Sûfîler baştan beri tasavvuf yoluna girme ve sülûke başlama haline özel bir önem vermişler, bidâyet (başlama) ile nihâyet (maksada ulaşma) arasında sıkı bir bağlantı görmüşlerdir. Tasavvufa yeni girenlere mübtedî, bu yolun sonuna varanlara müntehî, bu ikisi arasındaki sâliklere de evâsıt denilmiştir. İlk sûfîlere göre mübtedi ile mürid arasında fark yoktur. Nitekim Serrâc “mübtedîler” başlığı altında müridlerin hallerinden bahsetmiş (el-Lümaʿ, s. 275-276), ancak daha sonraki dönemlerde mübtedî ile mürid arasında fark görülmeye başlanmıştır.
Bütün sûfîlere göre tasavvufa ciddi bir başlangıç yapmak iyi bir sonuç için şarttır. Çünkü bir sâlikin bidâyeti ne kadar hazırlıklı ve ciddi olursa nihâyeti de o kadar mükemmel olur. Bir sâlik sülûk halinde büyük zorluklarla karşılaşır veya yolunu kaybedip saptırırsa bunun sebebi ciddi ve samimi bir başlangıç yapmamış olmasıdır. Nitekim Cüneyd-i Bağdâdî nihâyette ortaya çıkan bozukluğun kaynağını bidâyetteki bozuklukta görür. İbn Nüceyd de sûfîlik adına asılsız iddiaların kötü bir bidâyetten kaynaklandığını, bidâyeti bozuk olanın nihâyetinin de bozuk olacağını ifade eder. Nihâyette hasıl olan semere bidâyetteki ihlâs ve samimiyete göre değişir. İyi bir bidâyet aynı zamanda nihâyet mânasına gelir.

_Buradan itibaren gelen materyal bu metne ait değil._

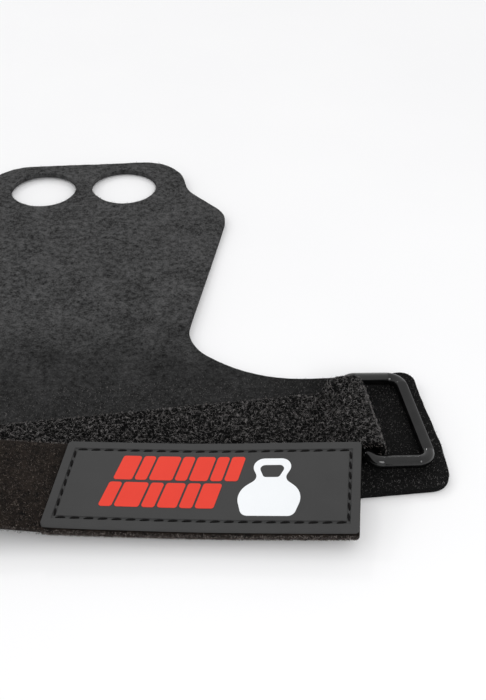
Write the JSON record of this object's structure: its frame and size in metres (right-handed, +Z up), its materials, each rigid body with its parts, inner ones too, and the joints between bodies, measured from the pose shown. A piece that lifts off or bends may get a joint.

Bu açıdan bakılınca bidâyetle nihâyet arasındaki mesafe çok kısadır. Zünnûn bu mânayı kastederek, “Allah’ı attığın ilk adımla arar, idrak eder ve bulursun” demiştir (Sülemî, s. 23).
İbnü’l-Arabî bidâyeti aynıyla nihâyet saymış, Nakşibendiyye gibi bazı tarikatlar da bidâyetin nihâyeti ihtiva etmesini tarikatlarına esas almışlardır. Çünkü onlara göre başkalarına nihâyette hasıl olan haller kendilerine bidâyette hasıl olur.